Global trade leadership

For the UAE, trade is not merely the movement of cargo. It is connectivity — the global partnerships that create opportunity for our manufacturers, service providers and investors. Trade strengthens industrial output, enhances competitiveness, drives innovation and advances economic diversification, not only at home but also for ambitious emerging economies worldwide.

Recognising trade’s catalytic power, the UAE continues to champion multilateral solutions to modern supply-chain challenges. In September, it became a founding member of the Future Investment and Trade Partnership (FIT-P), an agile coalition of nations committed to developing forward-looking trade policies, facilitating investment and generating high-quality employment.
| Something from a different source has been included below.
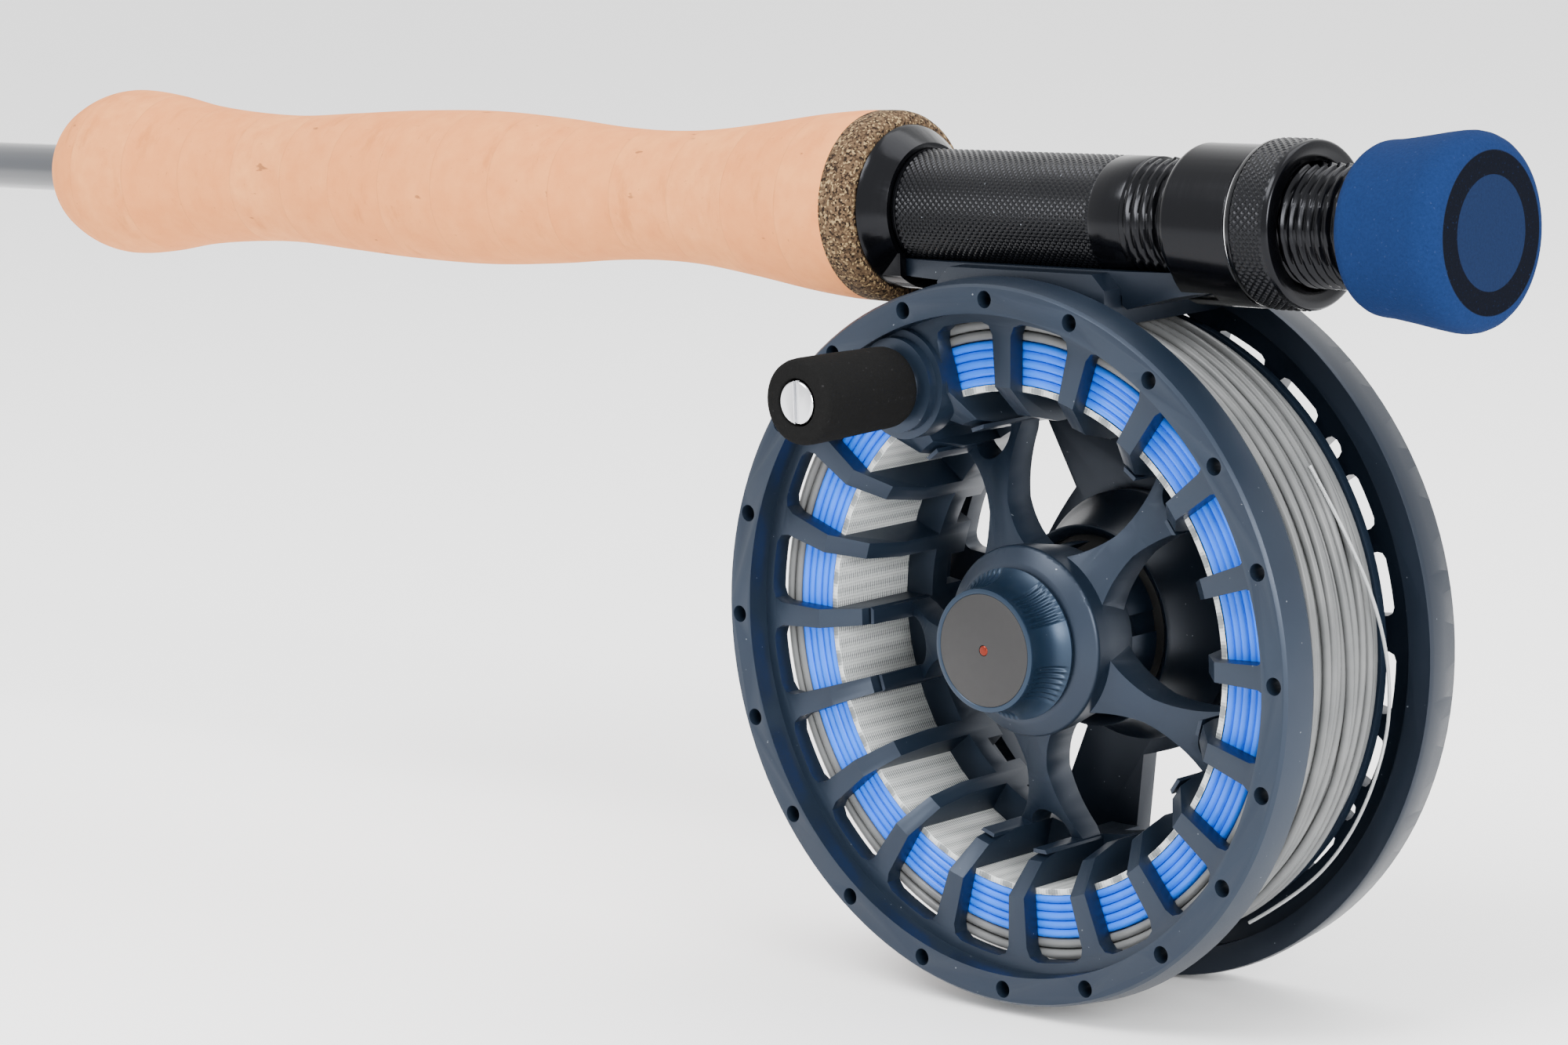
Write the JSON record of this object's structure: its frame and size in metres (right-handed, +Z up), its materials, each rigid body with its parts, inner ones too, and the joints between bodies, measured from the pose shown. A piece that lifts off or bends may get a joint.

The group’s inaugural meeting in Singapore in November established an agenda focused on accelerating technological adoption and advocating for open, rules-based trade.

Ministry of Foreign Trade

Finally, 2025 marked a milestone with the announcement by His Highness Sheikh Mohammed bin Rashid Al Maktoum, Vice-President and Prime Minister of the UAE and Ruler of Dubai, of the creation of the Ministry of Foreign Trade. The ministry’s mission is to develop new trade corridors with the markets that will drive future growth, transforming today’s volatility into long-term stability and certainty.

The establishment of this ministry underscores trade’s central role in national development and its function as a diplomatic bridge to like-minded, expansion-focused nations. While trade volumes and CEPA agreements remain key performance indicators, GDP continues to serve as the ultimate measure of success.

If the past 54 years have shown us anything, it is that trade is not merely one component of economic performance — it is the engine driving it. The achievements of 2025 stand as a timely and powerful reminder of that truth.